В конце концов, мальчик, получивший в подарок фотоаппарат, выходит на улицу и щелкает все подряд: дома, облака, кошек, голубей, афишные тумбы. Прибегает домой и, отчаянно путая подлежащее со сказуемым, а проявитель с закрепителем, добивается негативов. Жадно рассматривает их на свет, если лампочка еще не взорвалась. И видит - и так всегда - с каждым мальчиком странное. Нет, даже не слюни дьявола. Себя самого, сидящего на корточках перед голубем и предлагающего ему с ладони печенье.

"Дон Хуан стал подбивать меня попробовать это. Он заверил меня, что для зрения это не вредно. Он сказал, что я должен начать с того, чтобы смотреть короткими взглядами, почти уголками глаз".

Буквы и буквы. Буквы

"Я привез ему экземпляр своей книги. Без предисловий я вынул ее из портфеля и вручил ему.

- Это книга о тебе, дон Хуан, - сказал я.

Он пробежал большим пальцем по страницам, как пролистывают игральные карты, вскрывая новую колоду. Ему понравился зеленый цвет переплета и формат книги. Он погладил ее, повертел в руках и вернул мне.

- Я хочу, чтобы ты оставил ее себе, - сказал я.

Дон Хуан молча засмеялся и покрутил головой.

- Лучше не надо, - сказал он и с широкой улыбкой добавил: - Ты же знаешь, на что в Мексике идет бумага".

Кажется, именно там, в Мексике, на полях нарисованы какие-то немыслимого размера фигуры, которые можно увидеть лишь с высоты полета НЛО. И многомудрые уфологи гадают на павлиньих экскрементах: то ли это древние племена сообщали что-то инопланетянам, то ли это инопланетяне написали сами себе буквы типа "Добро пожаловать" или "Гоу хоум".
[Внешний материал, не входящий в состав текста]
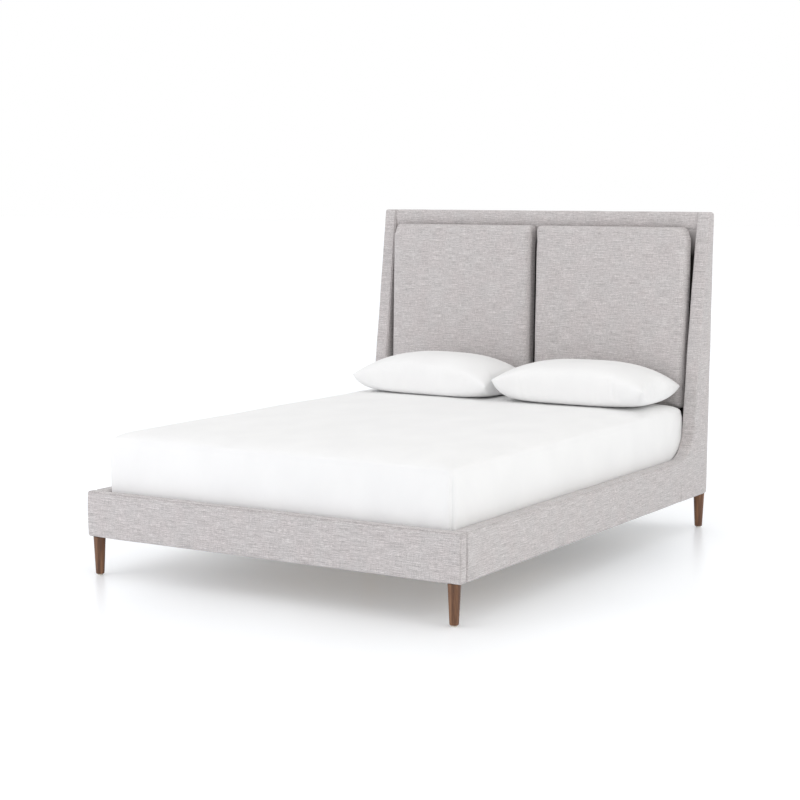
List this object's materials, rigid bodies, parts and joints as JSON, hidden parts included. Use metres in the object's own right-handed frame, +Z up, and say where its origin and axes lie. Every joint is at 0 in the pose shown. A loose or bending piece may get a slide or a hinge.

Что по-настоящему странно: письменность могла возникнуть раньше человека и может существовать без него. Нет, имеется в виду не столько Дермоида, сколько природа. Природа может создать букву сама: сложить ее в небе из облаков, выпростать на шкуре или теле любого животного. Вытравить на камне. Вот Маканин написал повесть про букву А, которую якобы зеки выбивали на скале, рискованно болтаясь над бездной. Так он все перепутал: сама природа поставила там эту букву. Может, посредством ветра, а может - так, без посредства.

Ушлый враль стал бы сейчас качать таких журавлей: де, в основе мироздания - когда будут пройдены насквозь все атомы, электроны и демоны обнаружится сплошная копошащаяся текстуальность (и даже добавит про то, что занята она исключительно себя-различАнием). Не знаю, не верю, не пробовал. Сейчас-то речь пошла о буквах - о жирненьких, стройненьких, сладких буквах. Сплошная текстуальность, боюсь, обходится без них, а потому следует пока обойтись без сплошной текстуальности.

На свете нет ничего красивее букв; одно это доказывает, что они созданы не человеком. Человек может только подражать им - скажем, танцуя в танце, играя в футбол. Или воюя - известны культуры, в которых смысл битвы состоит в том, что бойцы раскорячиваются в форме наиболее грозных иероглифов. Где-то в Камеруне есть секта, каждый из членов которой проводит по году в форме каждой из камерунских букв: сколько их, я не знаю.